In supervised learning such as Classification and Regression one has a set of data of which the program learns from and then given a new data set either classifies it based on given data or if given a parameter predicts the associated value from the function from regression. So the goal is to place a given data point in a matching context. In Reinforecment learnin however the agent "learns" by trying diferent paths and actions.

So the main difference is that in RL the agent explores the environment and learns by the consequenses of actions while in SL the agent is given a dataset for learning. 

------------------

# Problem 5
## 5. a) Decision trees extension to random forests

A decision tree is a set of instructions that helps us make decisions step by step. However a problem with decision trees is that they can become too focused on the specific data they were trained on, which is called overfitting. This means that if we use the same decision tree on a different dataset, it may not work well.
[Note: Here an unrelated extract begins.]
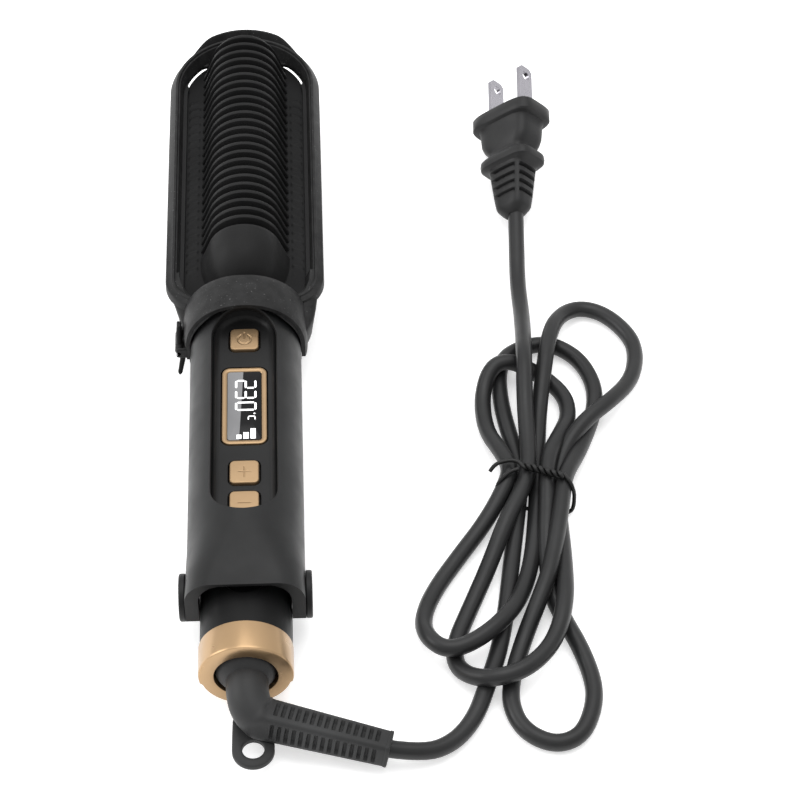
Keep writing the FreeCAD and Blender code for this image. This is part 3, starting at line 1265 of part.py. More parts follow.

To overcome this issue, we can use something called a random forest. In a random foeest, we create multiple decision trees, but each tree only looks at a random part of the dataset. By doing this, the trees are trained a bit differently from each other.

The final result of a random forest is obtained by combining the predictions of all the individual trees. This will help to reduce the overfitting problem and provides a more accurate outcome compared to using just one decision tree.

## 5. b) Random forests vs decision trees

The random forest main advantage is the reduced risk of overfitting, however it is a bit harder to interpret and takes more computational power to construct since there are several trees to be made.